Leadership requires an enormous capacity for despair. Leadership is lonely and sometimes decisions are existential. Leaders constantly grapple with choices that could end very badly. Even some of the most significant achievements have a traumatic history requiring a tolerance for despair and embracing uncertainty until ultimate success. This is a distinction among leaders. A leader cannot share his or her despair easily, if at all. A leader must be adaptive in order to restore himself or herself, as much as anything. Learning to tolerate despair but not give up is a critical distinction among successful leaders. The emotional toll of countless challenges, trade-offs, and critical decisions is often ignored, but it is an essential component of leadership. Unfortunately, despair is a common denominator in all leadership experiences. Decisions have risks and sometimes the consequences can seem intolerable.

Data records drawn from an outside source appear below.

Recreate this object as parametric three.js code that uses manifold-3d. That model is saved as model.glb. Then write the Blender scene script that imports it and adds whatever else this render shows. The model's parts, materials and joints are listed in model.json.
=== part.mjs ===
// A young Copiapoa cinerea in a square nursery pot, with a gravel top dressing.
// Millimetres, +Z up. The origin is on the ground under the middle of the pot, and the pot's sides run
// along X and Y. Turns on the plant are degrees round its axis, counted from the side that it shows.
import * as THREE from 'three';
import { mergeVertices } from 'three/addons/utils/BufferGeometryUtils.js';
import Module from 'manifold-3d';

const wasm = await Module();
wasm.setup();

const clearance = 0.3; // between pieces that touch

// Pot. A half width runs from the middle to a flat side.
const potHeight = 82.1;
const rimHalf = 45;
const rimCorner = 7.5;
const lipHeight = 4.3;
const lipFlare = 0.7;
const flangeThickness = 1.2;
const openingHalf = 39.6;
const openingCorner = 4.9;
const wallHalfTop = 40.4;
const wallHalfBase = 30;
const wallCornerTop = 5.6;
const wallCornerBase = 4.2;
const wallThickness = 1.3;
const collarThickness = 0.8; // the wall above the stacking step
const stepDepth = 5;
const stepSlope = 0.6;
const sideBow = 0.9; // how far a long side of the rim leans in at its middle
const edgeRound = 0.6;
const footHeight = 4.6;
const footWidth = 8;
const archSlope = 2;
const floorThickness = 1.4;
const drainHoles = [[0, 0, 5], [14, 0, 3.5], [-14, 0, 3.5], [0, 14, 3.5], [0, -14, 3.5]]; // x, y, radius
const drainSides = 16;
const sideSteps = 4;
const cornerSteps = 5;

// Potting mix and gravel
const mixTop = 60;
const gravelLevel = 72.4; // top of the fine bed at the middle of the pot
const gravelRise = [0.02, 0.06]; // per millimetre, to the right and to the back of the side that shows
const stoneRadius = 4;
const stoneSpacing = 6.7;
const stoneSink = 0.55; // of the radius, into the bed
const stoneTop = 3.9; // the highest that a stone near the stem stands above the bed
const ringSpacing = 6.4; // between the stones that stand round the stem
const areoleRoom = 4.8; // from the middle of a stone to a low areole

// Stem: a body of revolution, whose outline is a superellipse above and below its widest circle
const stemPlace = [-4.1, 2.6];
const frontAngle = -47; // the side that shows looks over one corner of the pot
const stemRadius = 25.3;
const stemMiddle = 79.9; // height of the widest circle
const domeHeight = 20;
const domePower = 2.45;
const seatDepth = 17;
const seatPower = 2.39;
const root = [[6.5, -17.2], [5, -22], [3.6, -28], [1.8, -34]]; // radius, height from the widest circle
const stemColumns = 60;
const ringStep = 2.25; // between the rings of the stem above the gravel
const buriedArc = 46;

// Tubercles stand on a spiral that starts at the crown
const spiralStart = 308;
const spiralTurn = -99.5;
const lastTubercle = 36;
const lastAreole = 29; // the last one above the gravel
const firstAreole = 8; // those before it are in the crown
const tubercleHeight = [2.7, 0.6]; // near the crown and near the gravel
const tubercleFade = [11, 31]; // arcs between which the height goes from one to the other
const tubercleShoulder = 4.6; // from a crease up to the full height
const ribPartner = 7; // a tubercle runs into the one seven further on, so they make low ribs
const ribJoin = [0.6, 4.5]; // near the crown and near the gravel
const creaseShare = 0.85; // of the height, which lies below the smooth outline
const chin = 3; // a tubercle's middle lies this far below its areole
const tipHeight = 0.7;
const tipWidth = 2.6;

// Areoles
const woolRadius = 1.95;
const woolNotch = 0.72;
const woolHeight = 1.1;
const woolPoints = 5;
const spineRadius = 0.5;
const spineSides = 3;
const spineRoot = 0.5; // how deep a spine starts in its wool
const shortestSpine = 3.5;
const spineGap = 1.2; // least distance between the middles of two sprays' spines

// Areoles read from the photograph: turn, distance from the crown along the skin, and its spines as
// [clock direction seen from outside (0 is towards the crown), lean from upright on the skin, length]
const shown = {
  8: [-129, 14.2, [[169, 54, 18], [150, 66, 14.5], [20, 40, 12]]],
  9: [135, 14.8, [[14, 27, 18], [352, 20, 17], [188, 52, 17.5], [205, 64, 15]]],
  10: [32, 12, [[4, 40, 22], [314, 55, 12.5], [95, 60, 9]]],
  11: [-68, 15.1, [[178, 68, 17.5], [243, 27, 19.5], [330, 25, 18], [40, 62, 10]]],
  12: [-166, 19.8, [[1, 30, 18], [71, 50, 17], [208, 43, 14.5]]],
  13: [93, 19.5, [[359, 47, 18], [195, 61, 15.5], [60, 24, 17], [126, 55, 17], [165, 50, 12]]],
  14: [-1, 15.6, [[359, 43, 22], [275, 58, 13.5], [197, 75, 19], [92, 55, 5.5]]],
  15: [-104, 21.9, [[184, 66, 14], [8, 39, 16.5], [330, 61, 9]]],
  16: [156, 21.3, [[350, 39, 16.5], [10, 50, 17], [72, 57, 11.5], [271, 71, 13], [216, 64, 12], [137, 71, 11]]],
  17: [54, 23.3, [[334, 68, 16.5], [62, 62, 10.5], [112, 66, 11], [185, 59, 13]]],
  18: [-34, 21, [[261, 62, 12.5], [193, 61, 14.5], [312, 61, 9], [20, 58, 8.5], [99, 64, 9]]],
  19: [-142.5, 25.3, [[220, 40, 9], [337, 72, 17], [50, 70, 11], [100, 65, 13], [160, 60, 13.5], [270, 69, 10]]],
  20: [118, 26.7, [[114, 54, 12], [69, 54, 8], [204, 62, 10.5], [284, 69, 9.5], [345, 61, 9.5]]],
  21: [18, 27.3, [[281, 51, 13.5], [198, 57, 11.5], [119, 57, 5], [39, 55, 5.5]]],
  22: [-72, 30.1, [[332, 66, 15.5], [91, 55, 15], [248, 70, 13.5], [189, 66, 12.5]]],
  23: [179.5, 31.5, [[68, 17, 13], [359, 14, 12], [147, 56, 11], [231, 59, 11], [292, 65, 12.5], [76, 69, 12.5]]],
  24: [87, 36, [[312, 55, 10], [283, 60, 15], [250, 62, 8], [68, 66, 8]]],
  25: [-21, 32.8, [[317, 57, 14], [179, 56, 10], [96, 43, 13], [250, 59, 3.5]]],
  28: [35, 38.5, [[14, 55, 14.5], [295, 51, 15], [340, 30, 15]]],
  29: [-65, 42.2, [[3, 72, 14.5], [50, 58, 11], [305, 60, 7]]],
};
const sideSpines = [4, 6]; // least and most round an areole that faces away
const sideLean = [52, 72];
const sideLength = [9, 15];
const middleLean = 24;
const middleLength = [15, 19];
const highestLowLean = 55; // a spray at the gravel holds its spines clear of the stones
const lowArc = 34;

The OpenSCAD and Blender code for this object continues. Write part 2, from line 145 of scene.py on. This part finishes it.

In this context, leadership requires special qualities, and it is a unique challenge.


Leadership is a courageous endeavor. It may not seem heroic, but it requires hard work, moral leadership, and an ever-present True North to effect real change and handle disagreement, disappointment, and despair. Failure of courage and imagination is a fundamental failure of leadership. Leadership is a courageous challenge fraught with disappointment and despair, and sometimes seemingly overwhelming odds. That makes it heroic indeed.